My wife and I drove back to our apartment in near silence. Neither of us could, by any stretch, imagine putting our 10-year-old daughter into a stranger’s car. Admittedly, a stranger who didn’t look like us. We were dumbfounded.

But then it dawned on me. A snapshot of — I’ve come to understand and appreciate — what our world is supposed to be. There need be no expectation that strangers are dangerous, not to be trusted. Who could conceive that two adults would harm a young girl? If it takes a village to raise a child, why should the race of the villagers (or foreigners) affect those children’s opportunities?

I knew that this wasn’t the first time the mother hitched a ride for her daughter.
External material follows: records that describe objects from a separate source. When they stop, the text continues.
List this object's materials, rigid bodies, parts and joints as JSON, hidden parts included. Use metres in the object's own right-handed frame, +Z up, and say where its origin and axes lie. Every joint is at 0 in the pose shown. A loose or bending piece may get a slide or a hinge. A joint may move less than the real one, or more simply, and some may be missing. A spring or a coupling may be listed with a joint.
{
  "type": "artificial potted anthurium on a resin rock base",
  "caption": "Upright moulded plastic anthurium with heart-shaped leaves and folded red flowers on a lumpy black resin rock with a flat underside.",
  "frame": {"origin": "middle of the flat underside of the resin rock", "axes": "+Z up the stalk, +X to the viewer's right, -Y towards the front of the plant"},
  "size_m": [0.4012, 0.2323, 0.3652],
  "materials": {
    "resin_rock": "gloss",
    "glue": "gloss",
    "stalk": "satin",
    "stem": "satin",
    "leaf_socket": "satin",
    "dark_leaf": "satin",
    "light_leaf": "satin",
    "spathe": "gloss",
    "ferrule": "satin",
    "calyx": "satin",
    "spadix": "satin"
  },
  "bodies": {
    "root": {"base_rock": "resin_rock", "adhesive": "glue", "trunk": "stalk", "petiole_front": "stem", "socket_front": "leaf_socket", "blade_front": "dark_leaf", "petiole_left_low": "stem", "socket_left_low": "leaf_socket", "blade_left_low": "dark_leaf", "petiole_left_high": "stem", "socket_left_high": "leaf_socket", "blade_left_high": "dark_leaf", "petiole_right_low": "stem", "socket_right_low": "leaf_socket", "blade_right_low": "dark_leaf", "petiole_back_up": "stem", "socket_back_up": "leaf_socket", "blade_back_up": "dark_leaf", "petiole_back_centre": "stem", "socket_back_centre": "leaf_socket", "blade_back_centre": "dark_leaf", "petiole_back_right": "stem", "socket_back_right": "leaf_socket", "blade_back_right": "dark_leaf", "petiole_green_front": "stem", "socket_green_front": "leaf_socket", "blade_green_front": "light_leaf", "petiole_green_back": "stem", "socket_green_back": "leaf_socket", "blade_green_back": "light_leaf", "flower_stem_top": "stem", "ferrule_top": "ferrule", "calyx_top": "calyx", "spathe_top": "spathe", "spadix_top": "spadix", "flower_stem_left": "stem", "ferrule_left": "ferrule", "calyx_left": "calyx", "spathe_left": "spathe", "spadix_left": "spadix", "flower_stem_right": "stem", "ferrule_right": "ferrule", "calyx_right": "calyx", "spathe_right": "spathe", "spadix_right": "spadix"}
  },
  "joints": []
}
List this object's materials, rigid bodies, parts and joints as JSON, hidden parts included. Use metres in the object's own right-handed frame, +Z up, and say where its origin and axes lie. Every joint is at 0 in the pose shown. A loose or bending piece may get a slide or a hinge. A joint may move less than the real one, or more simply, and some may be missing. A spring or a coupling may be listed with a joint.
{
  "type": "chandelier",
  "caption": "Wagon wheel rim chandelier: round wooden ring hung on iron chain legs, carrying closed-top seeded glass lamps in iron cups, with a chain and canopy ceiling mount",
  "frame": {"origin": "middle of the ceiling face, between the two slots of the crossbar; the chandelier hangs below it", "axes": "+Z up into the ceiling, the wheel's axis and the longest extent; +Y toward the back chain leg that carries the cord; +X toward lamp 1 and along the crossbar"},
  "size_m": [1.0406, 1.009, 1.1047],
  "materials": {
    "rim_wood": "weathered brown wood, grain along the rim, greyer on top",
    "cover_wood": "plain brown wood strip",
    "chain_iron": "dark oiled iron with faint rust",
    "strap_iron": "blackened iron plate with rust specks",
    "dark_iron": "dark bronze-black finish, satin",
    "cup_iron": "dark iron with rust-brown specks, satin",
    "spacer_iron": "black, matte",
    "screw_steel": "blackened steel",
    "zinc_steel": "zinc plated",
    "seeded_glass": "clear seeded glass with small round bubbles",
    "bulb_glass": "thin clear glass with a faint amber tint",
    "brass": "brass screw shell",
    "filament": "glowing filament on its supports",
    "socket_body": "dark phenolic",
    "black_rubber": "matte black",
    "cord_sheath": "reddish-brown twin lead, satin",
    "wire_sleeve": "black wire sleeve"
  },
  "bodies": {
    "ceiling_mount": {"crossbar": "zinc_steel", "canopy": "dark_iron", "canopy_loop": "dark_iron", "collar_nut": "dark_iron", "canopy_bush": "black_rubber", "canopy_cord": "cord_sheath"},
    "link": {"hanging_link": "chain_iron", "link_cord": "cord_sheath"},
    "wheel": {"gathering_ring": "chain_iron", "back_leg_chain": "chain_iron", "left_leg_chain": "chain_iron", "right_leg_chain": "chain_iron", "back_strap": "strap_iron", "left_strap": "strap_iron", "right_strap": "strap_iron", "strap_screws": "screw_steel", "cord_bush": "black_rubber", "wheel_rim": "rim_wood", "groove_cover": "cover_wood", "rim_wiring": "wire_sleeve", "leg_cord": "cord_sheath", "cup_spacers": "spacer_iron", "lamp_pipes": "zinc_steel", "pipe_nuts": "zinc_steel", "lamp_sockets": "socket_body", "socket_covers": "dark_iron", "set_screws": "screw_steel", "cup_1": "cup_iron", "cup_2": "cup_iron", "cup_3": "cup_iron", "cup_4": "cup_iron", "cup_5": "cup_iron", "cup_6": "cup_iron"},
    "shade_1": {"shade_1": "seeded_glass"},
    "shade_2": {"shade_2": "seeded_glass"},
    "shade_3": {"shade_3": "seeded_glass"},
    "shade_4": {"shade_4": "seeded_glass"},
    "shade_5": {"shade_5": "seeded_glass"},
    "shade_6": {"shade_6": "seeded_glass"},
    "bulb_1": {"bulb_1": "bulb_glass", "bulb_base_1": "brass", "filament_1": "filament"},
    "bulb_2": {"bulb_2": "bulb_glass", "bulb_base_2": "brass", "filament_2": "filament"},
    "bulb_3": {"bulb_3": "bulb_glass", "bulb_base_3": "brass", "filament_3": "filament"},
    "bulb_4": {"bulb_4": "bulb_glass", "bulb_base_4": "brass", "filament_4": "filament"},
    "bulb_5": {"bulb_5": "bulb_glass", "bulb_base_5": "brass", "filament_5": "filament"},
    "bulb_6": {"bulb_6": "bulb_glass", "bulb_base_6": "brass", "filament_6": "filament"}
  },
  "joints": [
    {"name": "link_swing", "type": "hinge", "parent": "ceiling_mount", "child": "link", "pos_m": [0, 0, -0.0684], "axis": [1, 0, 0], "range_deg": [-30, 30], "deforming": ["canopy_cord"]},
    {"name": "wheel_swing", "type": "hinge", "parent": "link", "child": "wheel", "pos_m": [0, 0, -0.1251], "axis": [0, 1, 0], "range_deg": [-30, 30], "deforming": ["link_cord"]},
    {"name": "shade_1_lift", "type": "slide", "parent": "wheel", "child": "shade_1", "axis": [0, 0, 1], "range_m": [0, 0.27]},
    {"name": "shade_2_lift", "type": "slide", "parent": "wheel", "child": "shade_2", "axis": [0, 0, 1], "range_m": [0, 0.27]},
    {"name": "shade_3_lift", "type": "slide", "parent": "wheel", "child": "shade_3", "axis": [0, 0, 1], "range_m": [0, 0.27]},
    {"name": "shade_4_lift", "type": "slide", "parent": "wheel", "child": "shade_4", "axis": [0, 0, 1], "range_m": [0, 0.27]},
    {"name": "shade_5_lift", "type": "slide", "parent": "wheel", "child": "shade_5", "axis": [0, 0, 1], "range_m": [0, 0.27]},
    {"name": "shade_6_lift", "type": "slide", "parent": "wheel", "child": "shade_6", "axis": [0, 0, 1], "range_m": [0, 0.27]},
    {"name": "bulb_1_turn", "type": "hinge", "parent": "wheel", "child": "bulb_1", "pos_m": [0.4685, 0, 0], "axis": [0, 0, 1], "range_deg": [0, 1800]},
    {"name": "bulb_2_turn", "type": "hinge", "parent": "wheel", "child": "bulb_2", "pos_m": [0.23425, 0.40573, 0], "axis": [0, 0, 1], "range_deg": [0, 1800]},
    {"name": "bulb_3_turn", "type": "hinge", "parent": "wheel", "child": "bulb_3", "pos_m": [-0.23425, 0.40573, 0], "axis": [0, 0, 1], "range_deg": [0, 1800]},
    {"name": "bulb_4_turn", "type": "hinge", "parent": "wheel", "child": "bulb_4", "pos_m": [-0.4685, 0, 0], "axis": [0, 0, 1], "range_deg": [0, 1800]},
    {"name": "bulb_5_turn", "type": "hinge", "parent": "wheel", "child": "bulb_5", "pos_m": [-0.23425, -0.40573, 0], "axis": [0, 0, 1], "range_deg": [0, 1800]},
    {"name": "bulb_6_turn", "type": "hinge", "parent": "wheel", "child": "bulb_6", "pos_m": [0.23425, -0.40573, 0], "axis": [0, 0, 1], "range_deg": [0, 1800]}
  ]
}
She knew her daughter knew the way and intuited correctly that we could get her there.

As we reckon with the inequities that divide us, I still go back to that simple, uncomplicated moment. Trust. Dignity. Understanding. Our society has so much to learn — maybe more to unlearn — as we continue the struggle for justice and peace.

I wish I could remember her name. I hope she got a ride home and kept practicing her violin.